Colorado welcomes and encourages every adult to consider becoming a foster parent. Foster parents can be:
- Single, married or in a committed relationship
- All races and ethnicities
- All sexual orientations, gender identities or gender expressions
- Homeowners or renters
- An experienced parent or a first-time parent
- Older or young (minimum 21 years old)
We all play a role in strengthening families. To learn how you can become a foster parent in Colorado, visit CO4Kids.org.
The families honored at the luncheon are:
Tom and Teresa Bever, Fort Collins - certified by Larimer County
Tom and Teresa are like many Colorado families – they love to stay active outside. After marrying five years ago, the couple decided they wanted to make a difference for kids in their community so they became foster parents.

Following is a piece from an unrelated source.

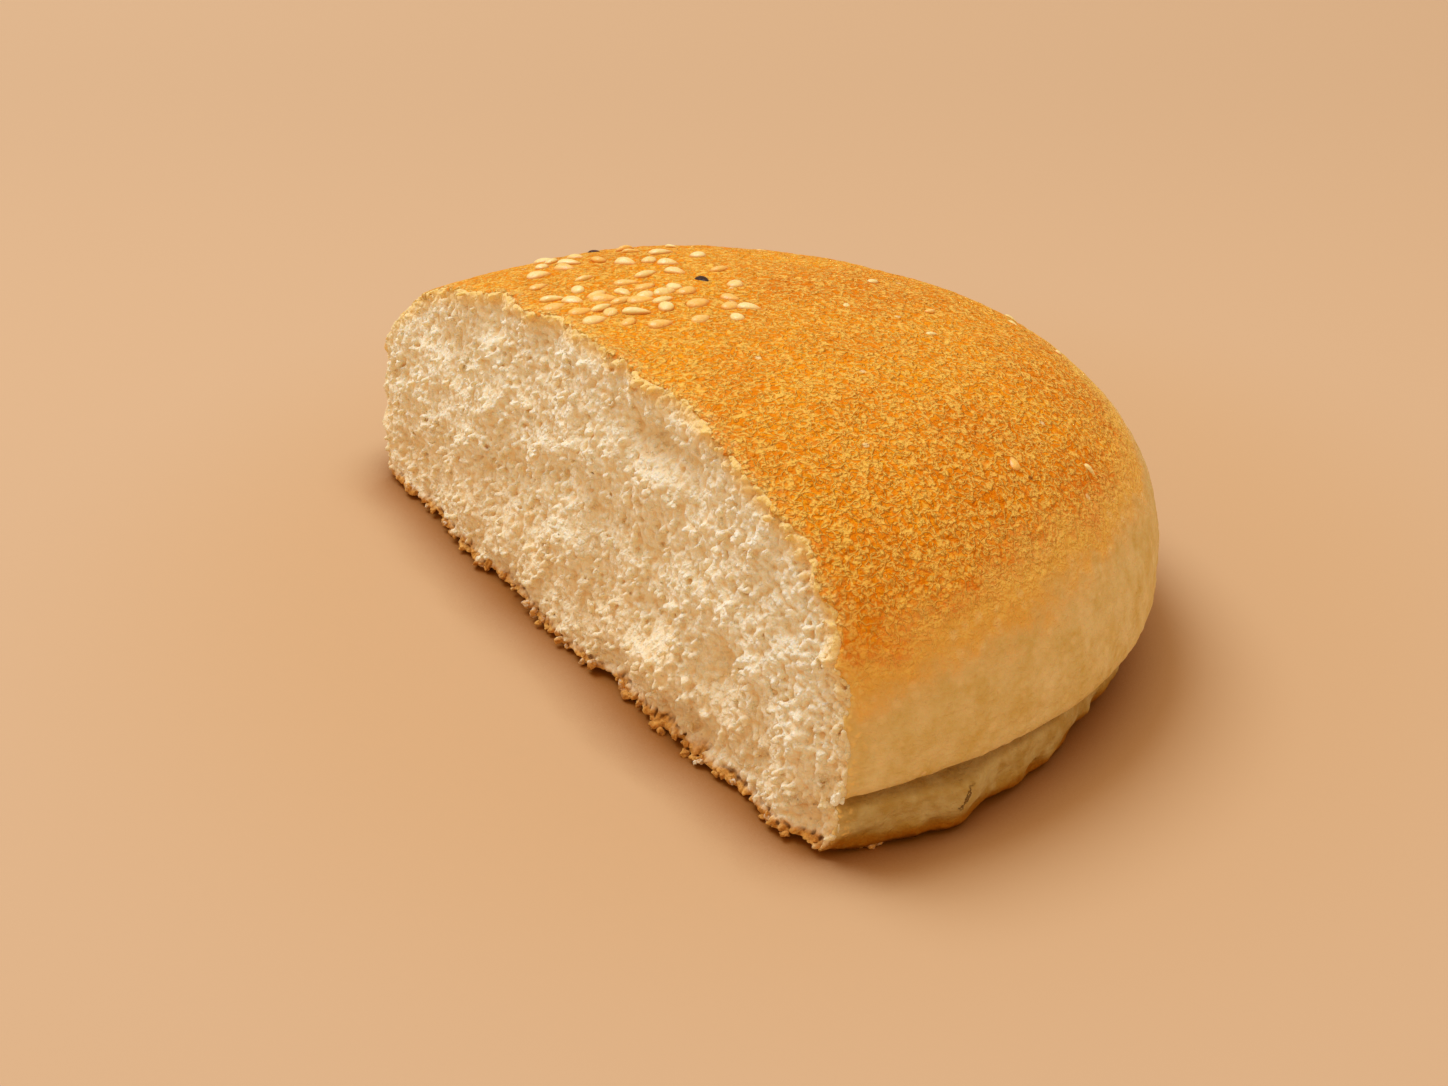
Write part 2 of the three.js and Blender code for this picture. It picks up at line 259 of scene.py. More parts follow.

Now, Tom, Teresa and her three sons from a previous relationship spend their weekends skiing and mountain biking with the children for whom they provide a temporary safe home. "Seeing young people learn a new skill, face a fear or try something they've never done before is one of the best parts of fostering," shared Teresa. Although it's fun, Tom and Teresa know it's temporary. They try to develop a co-parenting relationship with the children's biological parents to support reunification and stability for the young people in their home.
Wendy Bryner, Fort Collins - certified by Lutheran Family Services
Wendy has been a foster parent in Fort Collins for more than 11 years. She began caring for teen girls who were planning to emancipate. For the past three years she has been involved in the Unaccompanied Refugee Minor program, providing a family for young people who need sanctuary, safety and stability. Wendy's professional experience in social work and treatment has helped her care for youth in foster care. However, it's her support system that has kept her going. She shares the joys – and occasional lows - of foster parenting with her three daughters and her partner.
Mike and Ramona Evans, Denver - certified by Nightlight Christian Adoptions
After their five kids left for college, Mike and Ramona gave up their home in the suburbs to move to one of Denver's trendy neighborhoods. A few years later, these empty nesters decided they had more to give. Their faith called them to become foster parents. They are currently caring for a teenage girl who they plan to adopt. Raising kids in the city is different than in the suburbs, but one thing remains constant – the need for stability, safety and parents who nurture a child's innate talents.
Melody Frey, Grand Junction - certified by Whimspire
After overcoming challenges of her own during her teen years, Melody knew she wanted to do the same for teens. Rather than wait for a partner or the "right time," Melody jumped right in to foster parenting on her own. Not only does she accept teens for who they are, she affirms and celebrates each of their unique identities. Her home is a safe space for teens to deal with their past experiences, learn how to cope and move forward and to enjoy being kids. She is currently fostering two teens, one who will reunify with their biological family soon and another who Melody plans to adopt.
Morgan Norling and Whitney Wehrkamp, Colorado Springs - certified by Griffith Centers for Children, Chins Up
Morgan and Whitney knew they wanted a family, but they weren't sure how they would go about it. They decided to become foster parents because it gives them a path toward growing their family and the opportunity to help children and families in their community. Working together as a team, they have been able to balance therapy appointments, visitations, trauma-related behaviors and doctor appointments for many children – at one point caring for seven children all younger than five.